To make a really flavourful chicken broth, you need fresh uncooked chicken, of course, and a bit of patience too. I normally buy whole organic chickens from my butcher. I find  the cost of a whole chicken, even organic and ethically raised, is by far more economic than buying traditional grocery chicken pieces. I recommend buying 2 chickens at a time. I spatchcock one chicken, which is the activity of cutting a chicken’s back side so it will lay flat when roasting. Spatchcocking a chicken reduces the roasting time in the oven and increases the surface of skin that will get crispy and golden: BONUS (see picture at the end of this post)! Spatchcocking chicken allows to remove excess pieces such as neck, ribs and skin to be used for making broth.  Some butchers also sell chicken bones and scraps for cheap, a great option for making broth without spending time in the kitchen cutting up loads of chicken!
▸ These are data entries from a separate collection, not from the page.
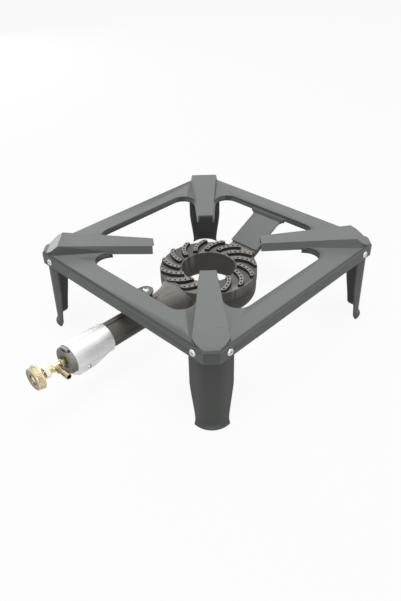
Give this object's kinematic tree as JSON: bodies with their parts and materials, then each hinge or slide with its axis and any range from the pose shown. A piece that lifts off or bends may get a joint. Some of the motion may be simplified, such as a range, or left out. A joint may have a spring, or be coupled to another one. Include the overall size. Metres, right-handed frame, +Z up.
{
  "type": "gas burner stove",
  "caption": "Low square pressed-steel stand with pan supports and curved legs, holding a cast swirl-rib ring burner with mixing tube, sliding air sleeve and brass needle valve.",
  "frame": {"origin": "on the floor, under the middle of the whole outline, 54.5 mm in front of the middle of the square stand", "axes": "+Z up; the mixing tube and the valve point along -Y; the hose barb points along +X"},
  "size_m": [0.3106, 0.418, 0.1218],
  "materials": {
    "stand_enamel": "satin dark grey coat on pressed sheet",
    "cast_iron": "raw grey-brown casting",
    "bare_aluminium": "bare rolled sheet",
    "zinc_plate": "bright zinc plate",
    "turned_brass": "pale turned brass",
    "dark_steel": "black oxide",
    "packing": "matt"
  },
  "bodies": {
    "stand": {"stand_frame": "stand_enamel", "leg_front": "stand_enamel", "leg_left": "stand_enamel", "leg_right": "stand_enamel", "leg_back": "stand_enamel", "leg_rivets": "zinc_plate", "burner_ring": "cast_iron", "mixing_tube": "cast_iron", "tab_screw": "zinc_plate", "tongue_stud": "zinc_plate", "tongue_washer": "zinc_plate", "tongue_nut": "zinc_plate", "valve_body": "turned_brass", "valve_set_screw": "dark_steel", "gas_jet": "turned_brass", "hose_barb": "turned_brass", "gland_packing": "packing", "gland_nut": "turned_brass"},
    "sleeve": {"air_sleeve": "bare_aluminium", "sleeve_screw": "zinc_plate", "sleeve_nut": "zinc_plate"},
    "spindle": {"valve_spindle": "zinc_plate"},
    "knob": {"knob": "turned_brass", "knob_screw": "zinc_plate"}
  },
  "joints": [
    {"name": "sleeve_slide", "type": "slide", "parent": "stand", "child": "sleeve", "axis": [0, 1, 0], "range_m": [0, 0.034]},
    {"name": "spindle_slide", "type": "slide", "parent": "stand", "child": "spindle", "axis": [0, -1, 0], "range_m": [0, 0.0015]},
    {"name": "knob_turn", "type": "hinge", "parent": "spindle", "child": "knob", "pos_m": [0, -0.19939, 0.0613], "axis": [0, -1, 0], "range_deg": [0, 540]}
  ],
  "couplings": [
    {"joint": "spindle_slide", "follows": "knob_turn", "m_per_rad": 0.000159}
  ]
}
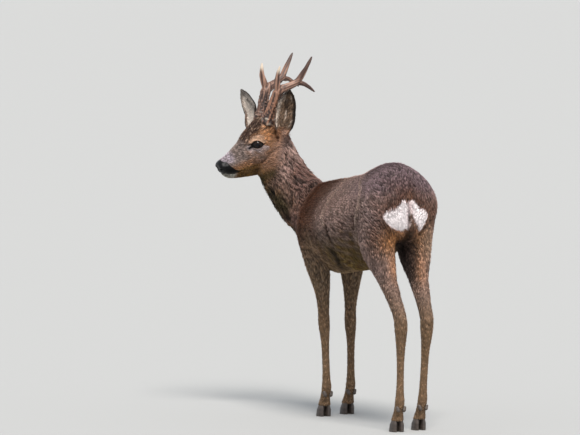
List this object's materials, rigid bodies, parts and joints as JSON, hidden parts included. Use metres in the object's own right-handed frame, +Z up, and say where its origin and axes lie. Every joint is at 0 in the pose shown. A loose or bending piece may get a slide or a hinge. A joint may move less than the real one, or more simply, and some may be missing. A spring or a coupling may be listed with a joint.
{
  "type": "roe deer",
  "caption": "Life-size roebuck standing with its head turned over its left shoulder, as a still museum model.",
  "frame": {"origin": "on the ground, under the middle of the bounding box", "axes": "+Z up, the body faces -Y, the animal's left side and its turned head are towards +X"},
  "size_m": [0.347, 0.873, 0.9147],
  "materials": {
    "coat": "grizzled grey-brown hair",
    "face_coat": "short tan and grey hair, black nose",
    "tail_hair": "soft pale hair",
    "ear_coat": "short hair, brown outside and grey inside, dark rim",
    "antler": "grooved and pearled bone with ivory tips",
    "hoof_horn": "dark smooth horn",
    "eye": "glossy and wet, nearly black"
  },
  "bodies": {
    "root": {"antler_left_beam": "antler", "antler_left_front_tine": "antler", "antler_left_middle": "antler", "antler_left_rear_tine": "antler", "antler_left_top_tine": "antler", "antler_right_beam": "antler", "antler_right_front_tine": "antler", "antler_right_middle": "antler", "antler_right_rear_tine": "antler", "antler_right_top_tine": "antler", "dewclaw_front_left_inner": "hoof_horn", "dewclaw_front_left_outer": "hoof_horn", "dewclaw_front_right_inner": "hoof_horn", "dewclaw_front_right_outer": "hoof_horn", "dewclaw_hind_left_inner": "hoof_horn", "dewclaw_hind_left_outer": "hoof_horn", "dewclaw_hind_right_inner": "hoof_horn", "dewclaw_hind_right_outer": "hoof_horn", "ear_left": "ear_coat", "ear_right": "ear_coat", "eye_left": "eye", "eye_right": "eye", "head": "face_coat", "hoof_front_left_inner": "hoof_horn", "hoof_front_left_outer": "hoof_horn", "hoof_front_right_inner": "hoof_horn", "hoof_front_right_outer": "hoof_horn", "hoof_hind_left_inner": "hoof_horn", "hoof_hind_left_outer": "hoof_horn", "hoof_hind_right_inner": "hoof_horn", "hoof_hind_right_outer": "hoof_horn", "leg_front_left": "coat", "leg_front_right": "coat", "leg_hind_left": "coat", "leg_hind_right": "coat", "neck": "coat", "tail": "tail_hair", "trunk": "coat"}
  },
  "joints": []
}
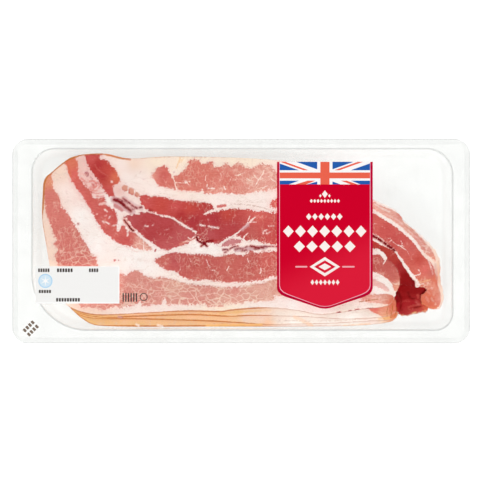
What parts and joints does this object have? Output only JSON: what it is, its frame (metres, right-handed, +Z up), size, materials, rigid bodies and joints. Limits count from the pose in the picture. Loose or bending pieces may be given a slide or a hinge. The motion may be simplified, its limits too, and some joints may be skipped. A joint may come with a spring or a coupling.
{
  "type": "bacon pack",
  "caption": "Flat sealed food pack: clear formed tray with a wide flange, clear lid film, a shingled stack of folded belly slices, a pennant-shaped front label and a date panel.",
  "frame": {"origin": "middle of the pack's outline, on the surface it lies on", "axes": "+X along the pack, from the peel corner's end to the fanned end; +Y across it, towards the label's square top; +Z up, out of the printed lid"},
  "size_m": [0.265, 0.1182, 0.0181],
  "materials": {
    "tray_plastic": "clear glossy thermoformed sheet",
    "lid_film": "clear glossy lid film",
    "cured_belly": "moist smoked streaky belly, red lean and cream fat",
    "front_label": "glossy printed red label",
    "date_panel": "satin pale panel"
  },
  "bodies": {
    "root": {"tray": "tray_plastic", "lid_film": "lid_film", "slice_1": "cured_belly", "slice_2": "cured_belly", "slice_3": "cured_belly", "slice_4": "cured_belly", "slice_5": "cured_belly", "slice_6": "cured_belly", "slice_7": "cured_belly", "slice_8": "cured_belly", "front_label": "front_label", "date_panel": "date_panel"}
  },
  "joints": []
}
Another tip: keep a freezer container with trimmings from butchering fresh chicken, especially if you do not have enough trimmings to make a broth. The second chicken, I usually cut the wings and legs away and save for another meal. I keep the entire double breast portion as is. Now, from my 2 chickens, I have 1 Spatchcock chicken for roasting, 2 thighs, 2 drumsticks, 2 wings, 1 double breast on the back bone and a fair bit of trimmings. Freeze or save your good chicken pieces for another meal. Now on with the broth and the soup. If you have made it so far, you have completed the yuckiest part of the job!
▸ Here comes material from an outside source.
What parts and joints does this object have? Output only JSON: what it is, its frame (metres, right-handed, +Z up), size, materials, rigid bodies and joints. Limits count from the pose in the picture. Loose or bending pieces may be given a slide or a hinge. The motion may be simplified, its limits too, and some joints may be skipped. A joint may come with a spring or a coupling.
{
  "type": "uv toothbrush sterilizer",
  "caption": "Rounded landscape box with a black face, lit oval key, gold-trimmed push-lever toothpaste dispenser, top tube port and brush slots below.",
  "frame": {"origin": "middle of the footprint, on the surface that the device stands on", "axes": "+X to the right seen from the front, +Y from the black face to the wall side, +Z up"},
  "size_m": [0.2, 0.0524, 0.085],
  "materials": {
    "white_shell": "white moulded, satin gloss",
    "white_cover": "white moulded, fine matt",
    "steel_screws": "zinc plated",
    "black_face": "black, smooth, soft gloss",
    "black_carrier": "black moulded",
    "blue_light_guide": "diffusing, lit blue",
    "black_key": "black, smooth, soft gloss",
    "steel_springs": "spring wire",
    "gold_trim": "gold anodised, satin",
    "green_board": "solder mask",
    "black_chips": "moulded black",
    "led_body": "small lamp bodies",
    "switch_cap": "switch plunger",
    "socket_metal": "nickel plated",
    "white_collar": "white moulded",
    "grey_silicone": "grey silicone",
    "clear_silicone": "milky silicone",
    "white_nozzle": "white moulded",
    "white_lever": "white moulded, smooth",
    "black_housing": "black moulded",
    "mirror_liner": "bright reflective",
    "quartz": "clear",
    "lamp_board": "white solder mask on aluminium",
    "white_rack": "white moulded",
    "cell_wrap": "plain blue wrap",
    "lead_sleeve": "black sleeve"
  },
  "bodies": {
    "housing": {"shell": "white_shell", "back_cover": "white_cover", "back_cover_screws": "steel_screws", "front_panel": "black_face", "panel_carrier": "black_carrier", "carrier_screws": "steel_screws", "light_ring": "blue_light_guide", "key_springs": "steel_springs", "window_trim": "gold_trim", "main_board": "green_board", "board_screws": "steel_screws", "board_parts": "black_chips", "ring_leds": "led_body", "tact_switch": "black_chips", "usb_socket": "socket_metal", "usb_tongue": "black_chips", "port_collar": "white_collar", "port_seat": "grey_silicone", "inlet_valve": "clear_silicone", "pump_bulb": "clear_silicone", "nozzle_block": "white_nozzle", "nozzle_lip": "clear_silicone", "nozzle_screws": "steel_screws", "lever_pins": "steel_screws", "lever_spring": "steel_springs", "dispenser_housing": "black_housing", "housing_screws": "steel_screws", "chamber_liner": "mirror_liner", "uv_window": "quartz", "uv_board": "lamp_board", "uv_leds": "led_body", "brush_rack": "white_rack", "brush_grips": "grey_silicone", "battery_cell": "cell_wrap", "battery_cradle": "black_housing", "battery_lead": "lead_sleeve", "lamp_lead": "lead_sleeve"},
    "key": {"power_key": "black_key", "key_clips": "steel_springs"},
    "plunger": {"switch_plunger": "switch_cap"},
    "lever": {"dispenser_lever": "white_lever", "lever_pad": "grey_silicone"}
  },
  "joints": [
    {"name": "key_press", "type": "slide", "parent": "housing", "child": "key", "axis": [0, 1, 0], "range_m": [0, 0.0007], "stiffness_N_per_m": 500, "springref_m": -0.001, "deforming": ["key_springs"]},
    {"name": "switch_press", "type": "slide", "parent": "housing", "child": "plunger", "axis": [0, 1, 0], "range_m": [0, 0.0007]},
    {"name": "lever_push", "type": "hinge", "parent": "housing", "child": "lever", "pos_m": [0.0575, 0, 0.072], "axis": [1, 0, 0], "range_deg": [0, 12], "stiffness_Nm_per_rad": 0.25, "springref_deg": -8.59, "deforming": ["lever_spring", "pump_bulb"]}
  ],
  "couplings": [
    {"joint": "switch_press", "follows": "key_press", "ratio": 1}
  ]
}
Really Good and Hearty Chicken Broth

1  double breast of chicken, uncooked, skin and bones on

About 6-8 cups of uncooked chicken trimmings (give or take)

The foot and leaves of a celery, plus a couple stalks

4 carrots, trimmed and peeled but left whole

1 large yellow onion, peeled

3-4 large bay leaves, fresh or dry)

a good handful of fresh thyme (I do not recommend using dry thyme)
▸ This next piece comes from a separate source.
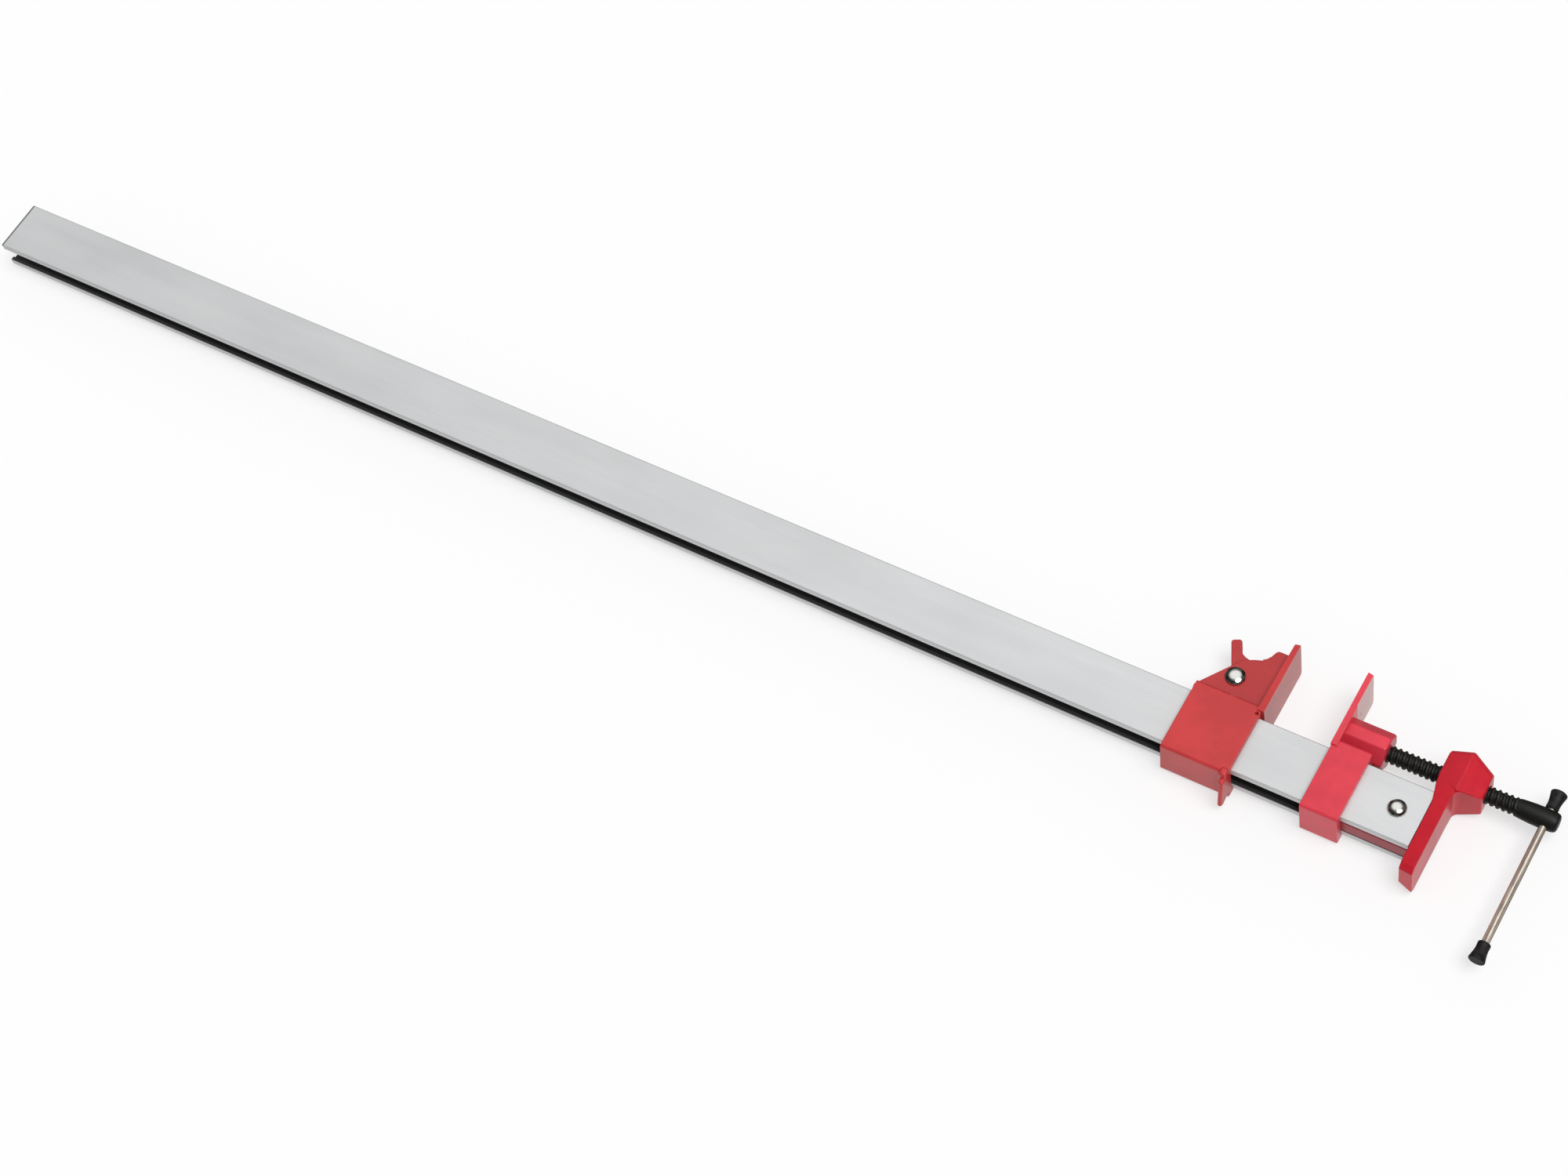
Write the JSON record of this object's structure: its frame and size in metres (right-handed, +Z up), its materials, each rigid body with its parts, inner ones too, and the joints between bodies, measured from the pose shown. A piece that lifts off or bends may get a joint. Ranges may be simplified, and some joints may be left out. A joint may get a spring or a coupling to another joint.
{
  "type": "bar clamp",
  "caption": "Light aluminium bar clamp: channel bar with a slot, a screw-driven head jaw beside an end bracket, a sliding tail jaw with a sprung lever, and a tommy bar with capped ends.",
  "frame": {"origin": "middle of the footprint of the clamp lying on its side, on the surface that it lies on", "axes": "+X along the bar from its free end to the screw, +Y across the bar towards the jaw plates, +Z up out of the surface, square to the bar's broad faces"},
  "size_m": [1.1344, 0.1314, 0.034],
  "materials": {
    "bar_aluminium": "extruded aluminium, fine lengthwise brushing",
    "bracket_paint": "glossy red paint on a casting",
    "head_paint": "glossy bright red paint on a casting",
    "tail_paint": "satin red paint on a casting",
    "rivet_chrome": "polished chrome dome",
    "screw_black": "black oxide steel, matte",
    "rod_steel": "bright drawn steel with fine lengthwise streaks",
    "pin_steel": "plain steel",
    "spring_steel": "drawn spring wire",
    "cap_black": "black moulded rubber, matte"
  },
  "bodies": {
    "frame": {"bar": "bar_aluminium", "end_bracket": "bracket_paint", "bracket_rivet": "rivet_chrome"},
    "head": {"head_jaw": "head_paint", "screw_retaining_pin": "pin_steel"},
    "screw": {"screw": "screw_black"},
    "handle": {"handle_bar": "rod_steel", "handle_cap_upper": "cap_black", "handle_cap_lower": "cap_black"},
    "tail": {"tail_jaw": "tail_paint", "lever_rivet": "rivet_chrome", "lever_spring": "spring_steel"},
    "lever": {"lock_lever": "tail_paint"}
  },
  "joints": [
    {"name": "head_slide", "type": "slide", "parent": "frame", "child": "head", "axis": [1, 0, 0], "range_m": [-0.016, 0.019]},
    {"name": "screw_spin", "type": "hinge", "parent": "head", "child": "screw", "pos_m": [0.5672, 0.03163, 0.017], "axis": [1, 0, 0], "range_deg": [-1610, 1910]},
    {"name": "handle_slide", "type": "slide", "parent": "screw", "child": "handle", "axis": [0, 1, 0], "range_m": [0, 0.078]},
    {"name": "tail_slide", "type": "slide", "parent": "frame", "child": "tail", "axis": [1, 0, 0], "range_m": [-0.889, 0.0254]},
    {"name": "lever_pivot", "type": "hinge", "parent": "tail", "child": "lever", "pos_m": [0.3641, 0.03442, 0.017], "axis": [0, 0, -1], "range_deg": [0, 18], "stiffness_Nm_per_rad": 0.15, "springref_deg": -20.05, "deforming": ["lever_spring"]}
  ],
  "couplings": [
    {"joint": "screw_spin", "follows": "head_slide", "rad_per_m": 1745.3}
  ]
}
1 tbsp of fresh summer savoury

1 generous tbsp coarse salt

pepper to taste

1 large stock pot

1 fine mesh sieve


Clean all the vegetables; the celery foot is often discarded but it is full of flavour yet perfect for stocks. Just make sure to clean the creases very well. Peel the carrots and leave whole: they will be used later for the chicken noodle soup.

Place all the ingredients in a large stock pot. Add just enough water to cover everything by no more than one inch. Bring to a rapid boil but then, reduce to keep just a gentle bubbling going on. It is important to not vigorously boil the chicken as it will toughen instead of staying moist. Simmer for about one hour, partially covered. Remove breast from broth as well as the whole carrots. Leave the rest of the chicken pieces in the pot and leave to simmer. Set the carrots aside. Let the chicken breasts rest until cool enough to handle.  Once you can handle without burning your fingers, remove the cooked breast meat from the skin and bones. refrigerate the breast meat for later and return the skin, bones and any accumulated broth to the stock pot. Continue the simmering process until the liquid levels have dropped by about one third. This is where patience comes into play: it will take 2-3 hours to bring your broth to its glory! Let cool completely then pass the broth using the sieve to remove all the solids. Adjust seasoning to your taste. If you have reduced the broth too much and find the flavours overly concentrated, just add a bit of water until you are satisfied with the final product. Degrease the broth either using a ladle to scoop off the excess fat that accumulates to the surface or refrigerate until the fat congeals; it is much easier to remove when cold! Your broth is now done! You can freeze in batches, use for any broth base soups, save some for gravies and sauces, make chicken à la King… Home-made chicken broth is divine!!! Once your broth is made, making chicken noodle soup is breezy easy!

Assembling Chicken Noodle Soup

Chicken broth (of course!), about 3 litres

3-4 finely diced celery stalks

Reserved chicken breast and cooked carrots, diced

1 tbsp fresh thyme leaves

3/4 cup of your favourite soup noodles* or more if you like your soup very “noodly”

1/3 cup chopped fresh parsley (optional)

A dash of ground sage, rosemary and savoury (optional)

* I like acini di pepe, which is a tiny round noodle that resembles couscous. I like that it doesn’t turn to mush, even after freezing the soup. And I also like that it is easy to slurp up without splattering soup all over my face! Acini di pepe is found easily in most grocery stores and at Italian speciality food stores.

Bring broth back to a soft boil. Add the celery and cook for about 15 minutes. Add the rest of the ingredients except for parsley, bring back to a soft boil and cook until the noodles are tender. Add the parsley, adjust seasoning to your liking and serve.